• [MATERIALS PROVIDED]
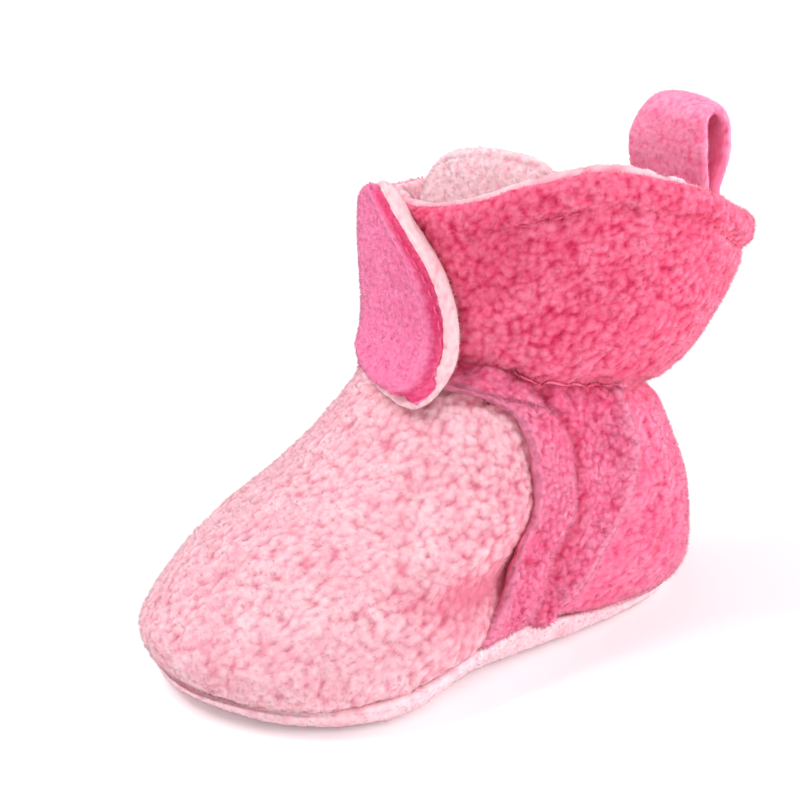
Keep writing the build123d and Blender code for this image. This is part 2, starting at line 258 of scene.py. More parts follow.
def skin_point(u, h):
    """Points on the skin: each level is two arcs, front and back, joined by straight sides."""
    tilt, y1, r1, y2, r2 = level(h)
    lean = np.arcsin((r1 - r2) / (y2 - y1))
    front, side, back = r1 * (pi / 2 + lean), (y2 - y1) * np.cos(lean), r2 * (pi / 2 - lean)
    turn = signed(u)
    way = np.abs(turn) * 2 * (front + side + back)
    angle = np.where(way < front, way / r1, pi / 2 + lean)
    angle = np.where(way > front + side, angle + (way - front - side) / r2, angle)
    straight = np.clip(way - front, 0, side)
    behind = way > front + side
    x = np.where(behind, r2, r1) * np.sin(angle) + np.where(behind, 0, -np.sin(lean) * straight)
    y = np.where(behind, y2 - r2 * np.cos(angle), y1 - r1 * np.cos(angle) + np.cos(lean) * straight)
    middle = (y1 + y2) / 2
    x = x * np.sign(turn + 1e-12)
    z = h - (y - middle) * np.sin(tilt)
    y = middle + (y - middle) * np.cos(tilt)
    # The foot is narrower at its waist, and the toe springs up a little.
    narrow = WAIST * bell(y + 8, 18) * (1 - ease(h, 4, 15))
    x = x - np.sign(x) * narrow * ease(np.abs(x), 8, 20)
    z = z + spring(y) * (1 - ease(h, 10, 30))
    return np.stack([x, y, z], axis=-1)


def girth(h):
    """Length of the way round at a height."""
    _, y1, r1, y2, r2 = level(h)
    lean = np.arcsin((r1 - r2) / (y2 - y1))
    return 2 * (r1 * (pi / 2 + lean) + (y2 - y1) * np.cos(lean) + r2 * (pi / 2 - lean))


def skin(u, h, out=0.0):
    """Points on the skin, moved outwards by out, and their outward normals."""
    u, h = np.broadcast_arrays(u, h)
    du, dh = 2e-4, 0.12
    across = skin_point(u + du, h) - skin_point(u - du, h)
    up = skin_point(u, h + dh) - skin_point(u, h - dh)
    normal = unit(np.cross(across, up))
    return skin_point(u, h) + normal * np.asarray(out, float)[..., None], normal


def rim_level(u):
    """h of the rim all the way round."""
    h = np.full(u.shape, 80.0)
    for _ in range(40):
        x, y, z = np.moveaxis(skin_point(u, h), -1, 0)
        inner_z, outer_z = at(RIM_INNER, y), at(RIM_OUTER, y)
        h = h + 0.7 * (inner_z + (outer_z - inner_z) * ease(x, -9, 9) - z)
    return h


def seam_level(u):
    """h of the seam between the upper and the sole."""
    return at(SEAM_LEVELS, np.abs(signed(u)))


def crease_level(u):
    """h of the ankle crease, where the collar folds out over the lower part."""
    return at(CREASE_LEVELS, np.abs(signed(u)))


# ---- closed fabric meshes
def spaced(length, step, edge):
    """Fractions from 0 to 1 along length, closer together at both ends."""
    ends = edge * (1 - np.cos(np.linspace(0, pi / 2, 5)))
    middle = np.linspace(edge, length - edge, max(int((length - 2 * edge) / step), 3) + 1)
    return np.concatenate([ends[:-1], middle, length - ends[-2::-1]]) / length


def grid_quads(rows, cols, start=0, flip=False, closed=False):
    """Faces between neighbouring points of a grid; closed joins its last column to its first."""
    index = start + np.arange(rows * cols).reshape(rows, cols)
    if closed:
        index = np.concatenate([index, index[:, :1]], axis=1)
    quads = np.stack([index[:-1, :-1], index[:-1, 1:], index[1:, 1:], index[1:, :-1]], axis=-1)
    quads = quads.reshape(-1, 4)
    return quads[:, ::-1] if flip else quads


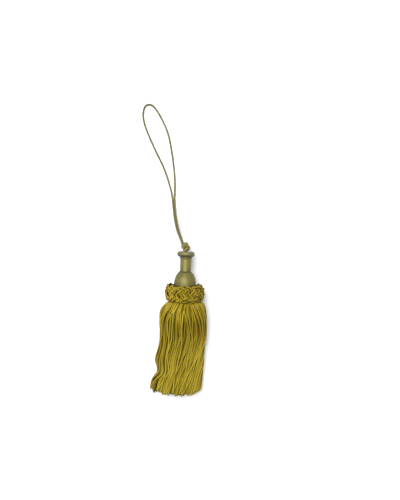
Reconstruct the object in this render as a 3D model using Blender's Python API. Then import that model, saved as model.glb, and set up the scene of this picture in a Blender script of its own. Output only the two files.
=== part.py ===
# A key tassel lying on its side: a turned wooden head, a plaited ruff, a skirt of yarn and a cord loop.
# Metres, +Z up. The surface it lies on is Z = 0, the head points along +Y and the skirt along -Y.
# Sizes below are in millimetres, and MM turns them into metres.
import math
import random
from collections import namedtuple

import bmesh
import bpy
from mathutils import Vector
from mathutils.geometry import interpolate_bezier

MM = 0.001
TAU = 2.0 * math.pi

# The head's axis
AXIS_HEIGHT = 18.2      # height of the axis over the surface
HEAD_LEAN = 2.0         # degrees that the head's top turns towards +X

# The turned head, outside to inside along its axis, as radius and place along the axis
HEAD_SIDES = 32
HeadRing = namedtuple("HeadRing", "radius along")
HEAD_RINGS = (
    HeadRing(5.2, 41.3),    # top of the rim
    HeadRing(7.6, 41.1),
    HeadRing(8.5, 40.0),
    HeadRing(8.7, 38.7),
    HeadRing(8.4, 37.3),
    HeadRing(7.3, 36.4),
    HeadRing(6.1, 36.0),    # under the rim
    HeadRing(5.6, 34.6),
    HeadRing(5.4, 28.0),
    HeadRing(5.4, 21.6),    # foot of the neck
    HeadRing(6.5, 20.9),    # shoulder of the ball
    HeadRing(8.1, 18.9),
    HeadRing(9.7, 15.9),
    HeadRing(10.6, 12.6),
    HeadRing(10.9, 9.0),
    HeadRing(10.4, 4.0),    # hidden in the ruff
    HeadRing(8.6, -1.0),
    HeadRing(6.0, -3.4),
)

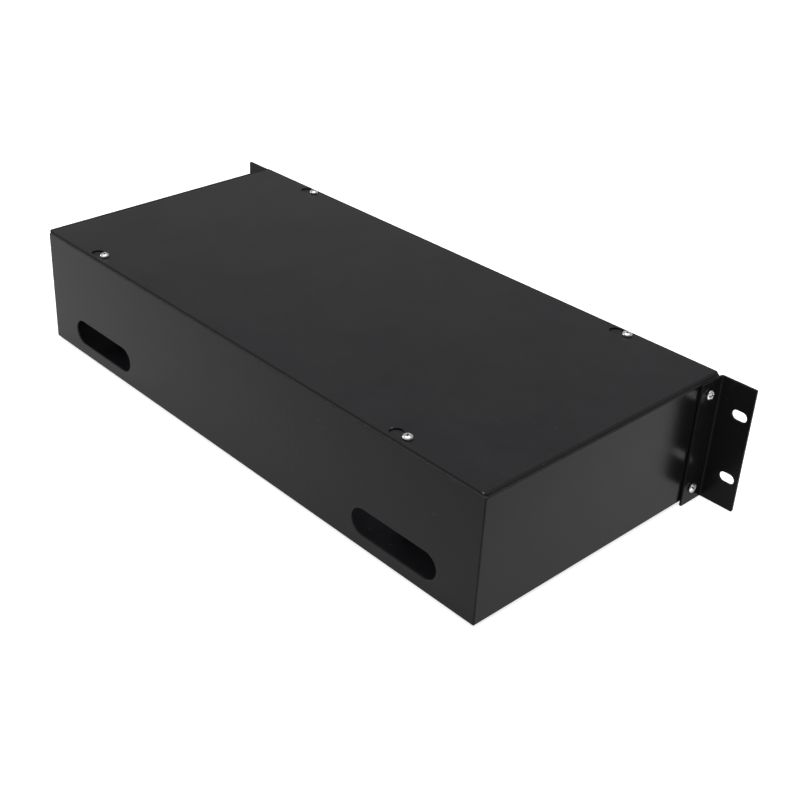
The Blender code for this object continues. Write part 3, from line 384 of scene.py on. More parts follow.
def mathNode(tree, operation, *values):
    return addNode(tree, "ShaderNodeMath", dict(enumerate(values)), operation=operation).outputs["Value"]


def mapRange(tree, value, low, high, start=0.0, end=1.0, kind="LINEAR"):
    # start where the value is low, end where it is high
    limits = {"Value": value, "From Min": low, "From Max": high, "To Min": start, "To Max": end}
    return addNode(tree, "ShaderNodeMapRange", limits, interpolation_type=kind).outputs["Result"]


def mixNumbers(tree, share, low, high):
    # low where the share is 0 and high where it is 1
    return mapRange(tree, share, 0.0, 1.0, low, high)


def noiseNode(tree, place, scale, detail, roughness=0.5, distortion=0.0):
    values = {"Vector": place, "Scale": scale, "Detail": detail, "Roughness": roughness, "Distortion": distortion}
    return addNode(tree, "ShaderNodeTexNoise", values).outputs["Fac"]


def objectPlace(tree):
    return addNode(tree, "ShaderNodeTexCoord").outputs["Object"]


def newGroup(name, numbers):
    # an empty group and the outputs of its input node, one for each number
    group = bpy.data.node_groups.new(name, "ShaderNodeTree")
    for label, value in numbers.items():
        socket = group.interface.new_socket(name=label, in_out="INPUT", socket_type="NodeSocketFloat")
        socket.default_value = value
    return group, addNode(group, "NodeGroupInput").outputs


def giveOut(group, **values):
    # the group's outputs, by name
    for label in values:
        group.interface.new_socket(name=label, in_out="OUTPUT", socket_type="NodeSocketFloat")
    addNode(group, "NodeGroupOutput", values)
    return group


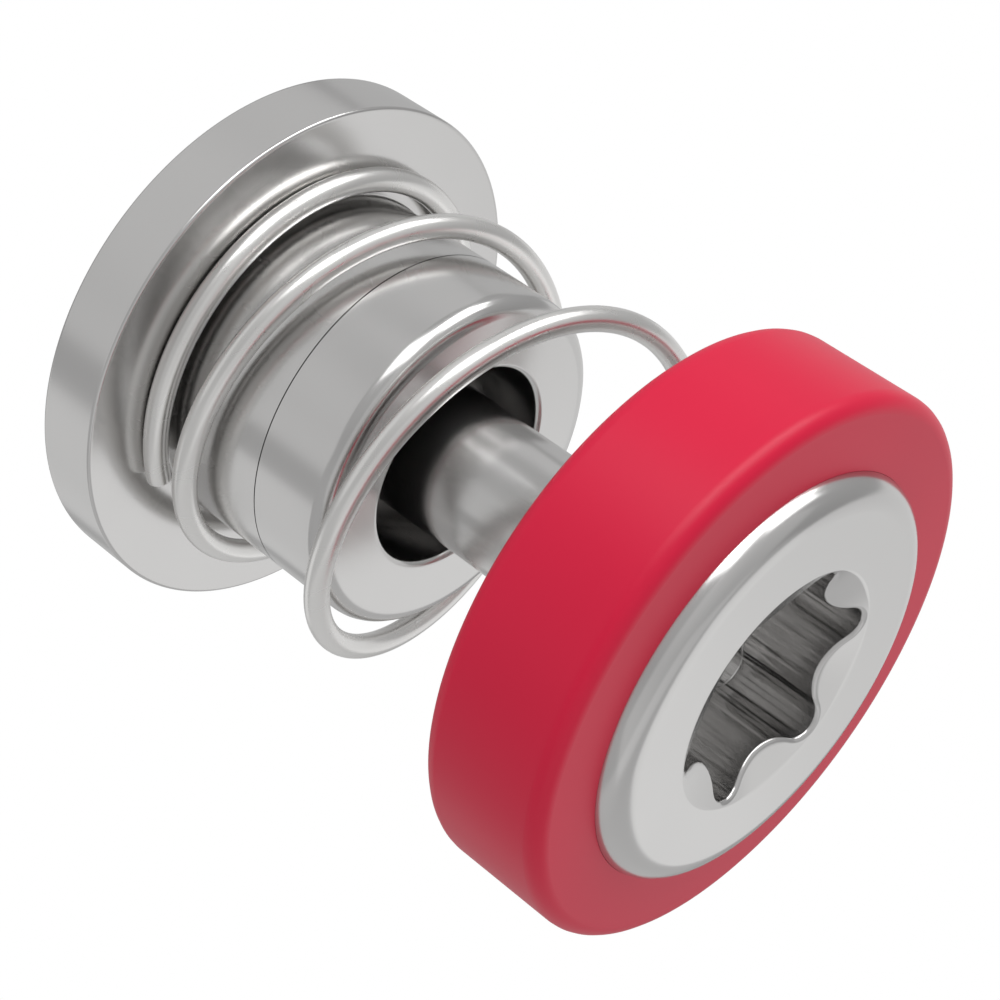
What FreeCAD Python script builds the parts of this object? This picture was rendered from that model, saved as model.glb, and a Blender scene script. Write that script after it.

• [TASK INSTRUCTIONS]
Return all of the data word for word.

• [THE OUTPUT]
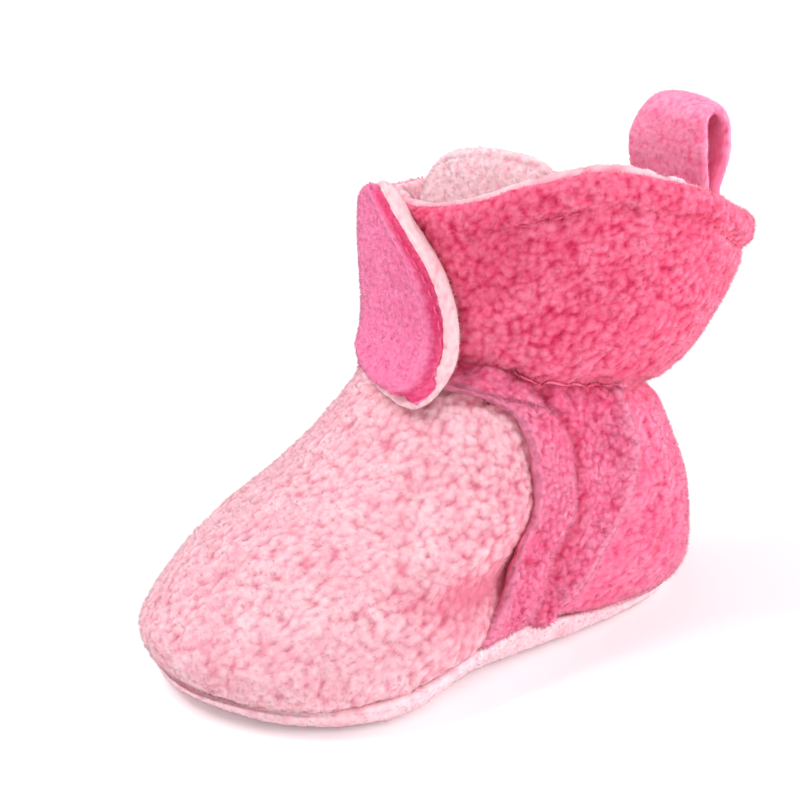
Keep writing the build123d and Blender code for this image. This is part 2, starting at line 258 of scene.py. More parts follow.
def skin_point(u, h):
    """Points on the skin: each level is two arcs, front and back, joined by straight sides."""
    tilt, y1, r1, y2, r2 = level(h)
    lean = np.arcsin((r1 - r2) / (y2 - y1))
    front, side, back = r1 * (pi / 2 + lean), (y2 - y1) * np.cos(lean), r2 * (pi / 2 - lean)
    turn = signed(u)
    way = np.abs(turn) * 2 * (front + side + back)
    angle = np.where(way < front, way / r1, pi / 2 + lean)
    angle = np.where(way > front + side, angle + (way - front - side) / r2, angle)
    straight = np.clip(way - front, 0, side)
    behind = way > front + side
    x = np.where(behind, r2, r1) * np.sin(angle) + np.where(behind, 0, -np.sin(lean) * straight)
    y = np.where(behind, y2 - r2 * np.cos(angle), y1 - r1 * np.cos(angle) + np.cos(lean) * straight)
    middle = (y1 + y2) / 2
    x = x * np.sign(turn + 1e-12)
    z = h - (y - middle) * np.sin(tilt)
    y = middle + (y - middle) * np.cos(tilt)
    # The foot is narrower at its waist, and the toe springs up a little.
    narrow = WAIST * bell(y + 8, 18) * (1 - ease(h, 4, 15))
    x = x - np.sign(x) * narrow * ease(np.abs(x), 8, 20)
    z = z + spring(y) * (1 - ease(h, 10, 30))
    return np.stack([x, y, z], axis=-1)


def girth(h):
    """Length of the way round at a height."""
    _, y1, r1, y2, r2 = level(h)
    lean = np.arcsin((r1 - r2) / (y2 - y1))
    return 2 * (r1 * (pi / 2 + lean) + (y2 - y1) * np.cos(lean) + r2 * (pi / 2 - lean))


def skin(u, h, out=0.0):
    """Points on the skin, moved outwards by out, and their outward normals."""
    u, h = np.broadcast_arrays(u, h)
    du, dh = 2e-4, 0.12
    across = skin_point(u + du, h) - skin_point(u - du, h)
    up = skin_point(u, h + dh) - skin_point(u, h - dh)
    normal = unit(np.cross(across, up))
    return skin_point(u, h) + normal * np.asarray(out, float)[..., None], normal


def rim_level(u):
    """h of the rim all the way round."""
    h = np.full(u.shape, 80.0)
    for _ in range(40):
        x, y, z = np.moveaxis(skin_point(u, h), -1, 0)
        inner_z, outer_z = at(RIM_INNER, y), at(RIM_OUTER, y)
        h = h + 0.7 * (inner_z + (outer_z - inner_z) * ease(x, -9, 9) - z)
    return h


def seam_level(u):
    """h of the seam between the upper and the sole."""
    return at(SEAM_LEVELS, np.abs(signed(u)))


def crease_level(u):
    """h of the ankle crease, where the collar folds out over the lower part."""
    return at(CREASE_LEVELS, np.abs(signed(u)))


# ---- closed fabric meshes
def spaced(length, step, edge):
    """Fractions from 0 to 1 along length, closer together at both ends."""
    ends = edge * (1 - np.cos(np.linspace(0, pi / 2, 5)))
    middle = np.linspace(edge, length - edge, max(int((length - 2 * edge) / step), 3) + 1)
    return np.concatenate([ends[:-1], middle, length - ends[-2::-1]]) / length


def grid_quads(rows, cols, start=0, flip=False, closed=False):
    """Faces between neighbouring points of a grid; closed joins its last column to its first."""
    index = start + np.arange(rows * cols).reshape(rows, cols)
    if closed:
        index = np.concatenate([index, index[:, :1]], axis=1)
    quads = np.stack([index[:-1, :-1], index[:-1, 1:], index[1:, 1:], index[1:, :-1]], axis=-1)
    quads = quads.reshape(-1, 4)
    return quads[:, ::-1] if flip else quads


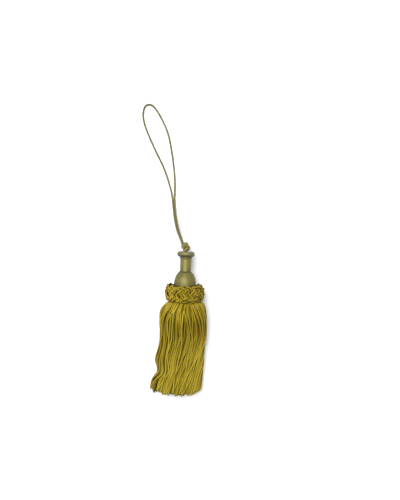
Reconstruct the object in this render as a 3D model using Blender's Python API. Then import that model, saved as model.glb, and set up the scene of this picture in a Blender script of its own. Output only the two files.
=== part.py ===
# A key tassel lying on its side: a turned wooden head, a plaited ruff, a skirt of yarn and a cord loop.
# Metres, +Z up. The surface it lies on is Z = 0, the head points along +Y and the skirt along -Y.
# Sizes below are in millimetres, and MM turns them into metres.
import math
import random
from collections import namedtuple

import bmesh
import bpy
from mathutils import Vector
from mathutils.geometry import interpolate_bezier

MM = 0.001
TAU = 2.0 * math.pi

# The head's axis
AXIS_HEIGHT = 18.2      # height of the axis over the surface
HEAD_LEAN = 2.0         # degrees that the head's top turns towards +X

# The turned head, outside to inside along its axis, as radius and place along the axis
HEAD_SIDES = 32
HeadRing = namedtuple("HeadRing", "radius along")
HEAD_RINGS = (
    HeadRing(5.2, 41.3),    # top of the rim
    HeadRing(7.6, 41.1),
    HeadRing(8.5, 40.0),
    HeadRing(8.7, 38.7),
    HeadRing(8.4, 37.3),
    HeadRing(7.3, 36.4),
    HeadRing(6.1, 36.0),    # under the rim
    HeadRing(5.6, 34.6),
    HeadRing(5.4, 28.0),
    HeadRing(5.4, 21.6),    # foot of the neck
    HeadRing(6.5, 20.9),    # shoulder of the ball
    HeadRing(8.1, 18.9),
    HeadRing(9.7, 15.9),
    HeadRing(10.6, 12.6),
    HeadRing(10.9, 9.0),
    HeadRing(10.4, 4.0),    # hidden in the ruff
    HeadRing(8.6, -1.0),
    HeadRing(6.0, -3.4),
)

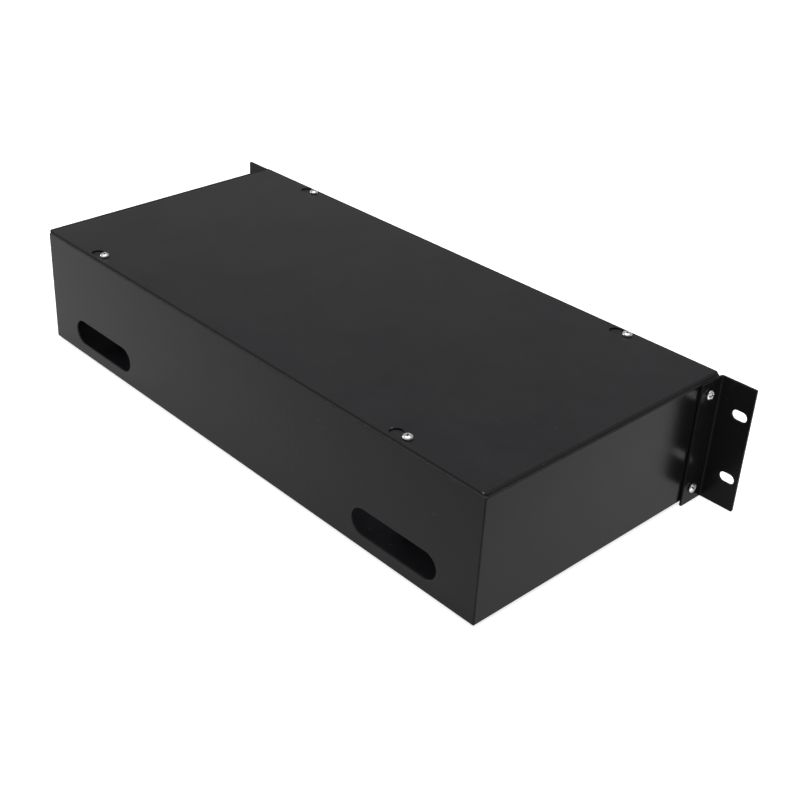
The Blender code for this object continues. Write part 3, from line 384 of scene.py on. More parts follow.
def mathNode(tree, operation, *values):
    return addNode(tree, "ShaderNodeMath", dict(enumerate(values)), operation=operation).outputs["Value"]


def mapRange(tree, value, low, high, start=0.0, end=1.0, kind="LINEAR"):
    # start where the value is low, end where it is high
    limits = {"Value": value, "From Min": low, "From Max": high, "To Min": start, "To Max": end}
    return addNode(tree, "ShaderNodeMapRange", limits, interpolation_type=kind).outputs["Result"]


def mixNumbers(tree, share, low, high):
    # low where the share is 0 and high where it is 1
    return mapRange(tree, share, 0.0, 1.0, low, high)


def noiseNode(tree, place, scale, detail, roughness=0.5, distortion=0.0):
    values = {"Vector": place, "Scale": scale, "Detail": detail, "Roughness": roughness, "Distortion": distortion}
    return addNode(tree, "ShaderNodeTexNoise", values).outputs["Fac"]


def objectPlace(tree):
    return addNode(tree, "ShaderNodeTexCoord").outputs["Object"]


def newGroup(name, numbers):
    # an empty group and the outputs of its input node, one for each number
    group = bpy.data.node_groups.new(name, "ShaderNodeTree")
    for label, value in numbers.items():
        socket = group.interface.new_socket(name=label, in_out="INPUT", socket_type="NodeSocketFloat")
        socket.default_value = value
    return group, addNode(group, "NodeGroupInput").outputs


def giveOut(group, **values):
    # the group's outputs, by name
    for label in values:
        group.interface.new_socket(name=label, in_out="OUTPUT", socket_type="NodeSocketFloat")
    addNode(group, "NodeGroupOutput", values)
    return group


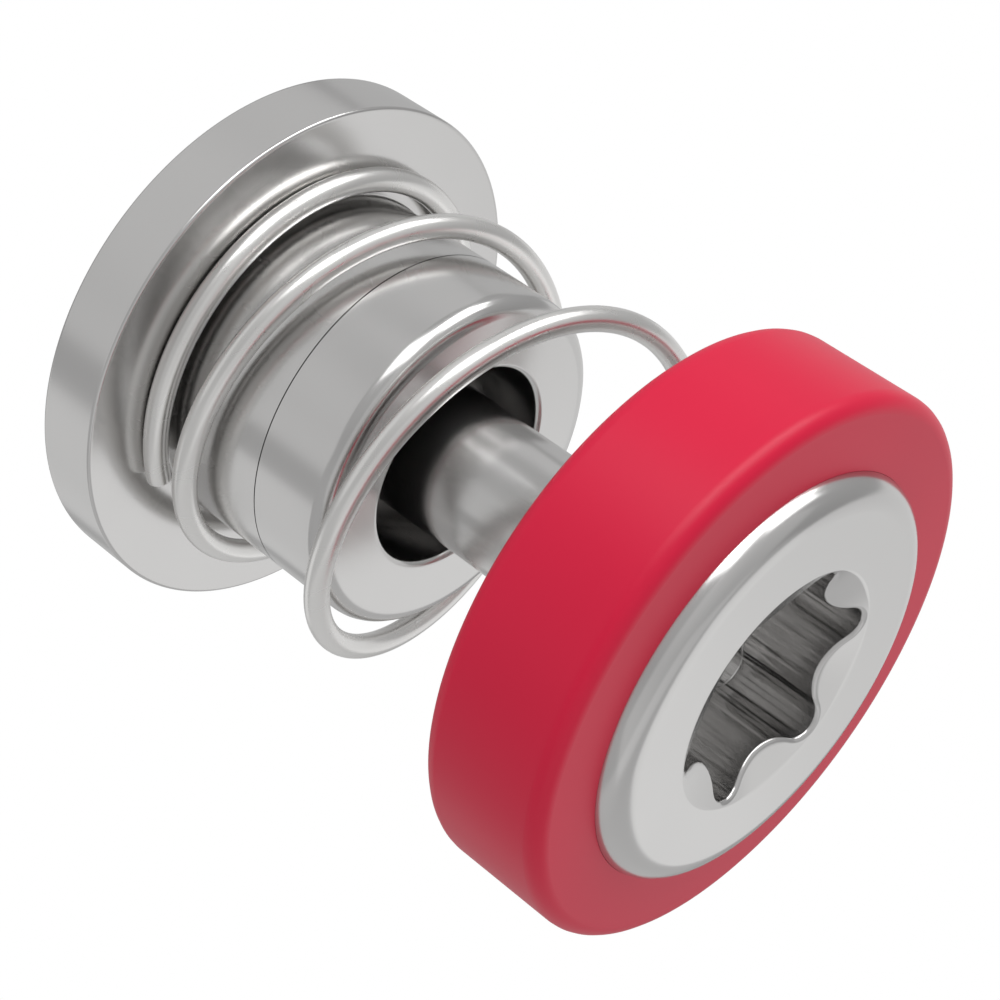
What FreeCAD Python script builds the parts of this object? This picture was rendered from that model, saved as model.glb, and a Blender scene script. Write that script after it.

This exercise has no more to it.